— DATASET EXCERPT —
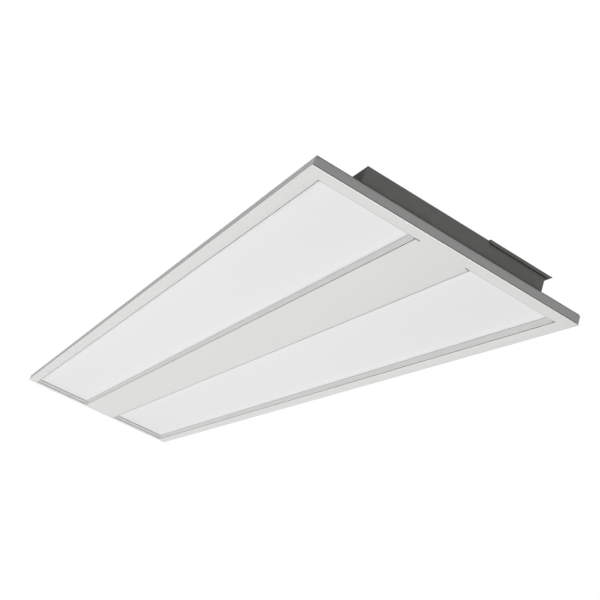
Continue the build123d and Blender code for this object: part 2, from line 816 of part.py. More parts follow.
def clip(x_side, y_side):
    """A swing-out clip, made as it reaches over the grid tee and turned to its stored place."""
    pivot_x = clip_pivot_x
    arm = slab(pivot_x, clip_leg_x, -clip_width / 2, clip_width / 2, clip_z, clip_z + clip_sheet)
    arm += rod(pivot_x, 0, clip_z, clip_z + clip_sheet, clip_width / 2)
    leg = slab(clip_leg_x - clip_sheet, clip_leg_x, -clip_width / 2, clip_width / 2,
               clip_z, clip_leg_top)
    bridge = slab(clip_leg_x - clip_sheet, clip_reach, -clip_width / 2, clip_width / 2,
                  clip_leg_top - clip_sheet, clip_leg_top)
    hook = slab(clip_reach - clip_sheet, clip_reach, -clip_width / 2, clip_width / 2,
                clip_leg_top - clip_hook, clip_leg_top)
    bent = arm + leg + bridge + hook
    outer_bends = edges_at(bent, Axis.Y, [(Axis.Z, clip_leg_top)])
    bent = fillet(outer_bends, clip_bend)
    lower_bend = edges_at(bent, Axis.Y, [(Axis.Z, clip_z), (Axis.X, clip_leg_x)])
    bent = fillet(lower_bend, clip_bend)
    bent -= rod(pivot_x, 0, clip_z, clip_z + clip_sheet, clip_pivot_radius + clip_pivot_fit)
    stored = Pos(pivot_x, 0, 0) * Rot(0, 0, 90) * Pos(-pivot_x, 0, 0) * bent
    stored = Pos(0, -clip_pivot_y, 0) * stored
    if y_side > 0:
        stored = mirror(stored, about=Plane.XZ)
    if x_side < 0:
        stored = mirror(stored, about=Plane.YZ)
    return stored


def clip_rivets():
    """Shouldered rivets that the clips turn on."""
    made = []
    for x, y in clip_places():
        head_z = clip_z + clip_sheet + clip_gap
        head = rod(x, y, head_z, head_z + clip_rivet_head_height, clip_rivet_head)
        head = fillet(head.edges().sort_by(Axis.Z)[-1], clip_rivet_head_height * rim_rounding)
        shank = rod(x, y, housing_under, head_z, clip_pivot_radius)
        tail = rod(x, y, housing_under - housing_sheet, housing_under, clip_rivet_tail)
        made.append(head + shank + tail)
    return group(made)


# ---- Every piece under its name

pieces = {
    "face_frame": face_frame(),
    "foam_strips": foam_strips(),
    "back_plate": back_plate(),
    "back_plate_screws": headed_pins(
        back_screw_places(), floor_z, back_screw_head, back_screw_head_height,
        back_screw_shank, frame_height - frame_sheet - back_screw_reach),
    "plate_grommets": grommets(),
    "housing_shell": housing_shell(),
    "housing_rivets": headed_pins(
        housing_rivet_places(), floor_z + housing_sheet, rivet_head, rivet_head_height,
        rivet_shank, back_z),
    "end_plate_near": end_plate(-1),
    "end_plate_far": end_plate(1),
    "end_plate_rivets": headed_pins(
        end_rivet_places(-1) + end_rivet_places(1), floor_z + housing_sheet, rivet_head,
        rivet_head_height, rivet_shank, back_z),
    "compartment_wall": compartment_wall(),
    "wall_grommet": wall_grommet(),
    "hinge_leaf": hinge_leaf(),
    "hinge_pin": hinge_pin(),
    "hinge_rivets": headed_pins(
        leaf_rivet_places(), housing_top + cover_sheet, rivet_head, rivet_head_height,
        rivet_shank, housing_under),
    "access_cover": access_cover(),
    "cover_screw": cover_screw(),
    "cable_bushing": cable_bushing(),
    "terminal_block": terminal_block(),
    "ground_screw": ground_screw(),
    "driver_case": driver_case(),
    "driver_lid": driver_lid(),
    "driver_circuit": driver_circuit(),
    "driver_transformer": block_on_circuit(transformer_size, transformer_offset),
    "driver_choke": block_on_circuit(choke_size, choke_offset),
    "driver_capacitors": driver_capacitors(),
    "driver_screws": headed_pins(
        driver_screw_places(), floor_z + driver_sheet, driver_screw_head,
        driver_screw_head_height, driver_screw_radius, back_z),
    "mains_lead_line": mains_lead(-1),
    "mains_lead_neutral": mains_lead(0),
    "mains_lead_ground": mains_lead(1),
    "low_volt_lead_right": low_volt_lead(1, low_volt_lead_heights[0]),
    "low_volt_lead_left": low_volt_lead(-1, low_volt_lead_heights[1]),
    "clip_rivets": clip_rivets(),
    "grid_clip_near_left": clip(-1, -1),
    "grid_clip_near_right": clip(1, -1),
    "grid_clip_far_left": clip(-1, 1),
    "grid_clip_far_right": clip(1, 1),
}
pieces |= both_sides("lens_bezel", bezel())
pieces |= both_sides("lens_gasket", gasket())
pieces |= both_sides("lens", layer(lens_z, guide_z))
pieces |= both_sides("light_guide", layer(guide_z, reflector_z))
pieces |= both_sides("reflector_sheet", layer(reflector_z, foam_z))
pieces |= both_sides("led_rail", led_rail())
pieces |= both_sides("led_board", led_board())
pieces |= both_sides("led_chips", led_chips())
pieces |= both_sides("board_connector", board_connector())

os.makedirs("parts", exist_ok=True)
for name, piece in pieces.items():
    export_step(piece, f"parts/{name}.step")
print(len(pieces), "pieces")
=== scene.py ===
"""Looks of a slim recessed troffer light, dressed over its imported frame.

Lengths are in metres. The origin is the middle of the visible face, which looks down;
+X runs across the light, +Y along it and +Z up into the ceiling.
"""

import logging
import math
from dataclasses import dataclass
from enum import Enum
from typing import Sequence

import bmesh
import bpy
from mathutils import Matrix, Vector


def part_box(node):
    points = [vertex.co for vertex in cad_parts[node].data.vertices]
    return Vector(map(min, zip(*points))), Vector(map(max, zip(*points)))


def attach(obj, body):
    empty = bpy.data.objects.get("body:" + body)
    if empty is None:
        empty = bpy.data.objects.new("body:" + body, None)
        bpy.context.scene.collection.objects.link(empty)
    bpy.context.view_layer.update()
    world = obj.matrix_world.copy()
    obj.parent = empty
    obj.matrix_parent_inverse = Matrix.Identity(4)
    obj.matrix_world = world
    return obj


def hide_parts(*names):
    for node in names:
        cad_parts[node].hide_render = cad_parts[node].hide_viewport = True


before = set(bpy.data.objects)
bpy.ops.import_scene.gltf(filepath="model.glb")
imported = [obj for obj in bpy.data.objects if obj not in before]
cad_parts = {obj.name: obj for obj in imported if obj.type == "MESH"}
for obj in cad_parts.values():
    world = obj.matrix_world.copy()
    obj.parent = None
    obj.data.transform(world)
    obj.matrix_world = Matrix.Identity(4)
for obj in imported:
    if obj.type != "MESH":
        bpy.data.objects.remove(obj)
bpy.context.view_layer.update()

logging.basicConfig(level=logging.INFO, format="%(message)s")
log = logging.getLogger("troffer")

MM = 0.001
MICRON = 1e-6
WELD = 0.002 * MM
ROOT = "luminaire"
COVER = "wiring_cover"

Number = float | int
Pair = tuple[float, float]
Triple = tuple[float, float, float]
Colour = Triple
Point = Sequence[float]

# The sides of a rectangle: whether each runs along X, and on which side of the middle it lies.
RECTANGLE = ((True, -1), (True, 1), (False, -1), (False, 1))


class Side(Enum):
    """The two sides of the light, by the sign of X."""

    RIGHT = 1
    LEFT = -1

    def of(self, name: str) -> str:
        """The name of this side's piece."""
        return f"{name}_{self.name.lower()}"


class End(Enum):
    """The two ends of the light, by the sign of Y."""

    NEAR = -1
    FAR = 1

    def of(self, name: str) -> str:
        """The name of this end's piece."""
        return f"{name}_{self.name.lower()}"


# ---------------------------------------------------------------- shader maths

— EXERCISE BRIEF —
Begin with the line that has "for name, piece" in the listing above and end after the line that has "bpy.data.objects.remove(obj)"; output those lines exactly.

— OUTPUT —
for name, piece in pieces.items():
    export_step(piece, f"parts/{name}.step")
print(len(pieces), "pieces")
=== scene.py ===
"""Looks of a slim recessed troffer light, dressed over its imported frame.

Lengths are in metres. The origin is the middle of the visible face, which looks down;
+X runs across the light, +Y along it and +Z up into the ceiling.
"""

import logging
import math
from dataclasses import dataclass
from enum import Enum
from typing import Sequence

import bmesh
import bpy
from mathutils import Matrix, Vector


def part_box(node):
    points = [vertex.co for vertex in cad_parts[node].data.vertices]
    return Vector(map(min, zip(*points))), Vector(map(max, zip(*points)))


def attach(obj, body):
    empty = bpy.data.objects.get("body:" + body)
    if empty is None:
        empty = bpy.data.objects.new("body:" + body, None)
        bpy.context.scene.collection.objects.link(empty)
    bpy.context.view_layer.update()
    world = obj.matrix_world.copy()
    obj.parent = empty
    obj.matrix_parent_inverse = Matrix.Identity(4)
    obj.matrix_world = world
    return obj


def hide_parts(*names):
    for node in names:
        cad_parts[node].hide_render = cad_parts[node].hide_viewport = True


before = set(bpy.data.objects)
bpy.ops.import_scene.gltf(filepath="model.glb")
imported = [obj for obj in bpy.data.objects if obj not in before]
cad_parts = {obj.name: obj for obj in imported if obj.type == "MESH"}
for obj in cad_parts.values():
    world = obj.matrix_world.copy()
    obj.parent = None
    obj.data.transform(world)
    obj.matrix_world = Matrix.Identity(4)
for obj in imported:
    if obj.type != "MESH":
        bpy.data.objects.remove(obj)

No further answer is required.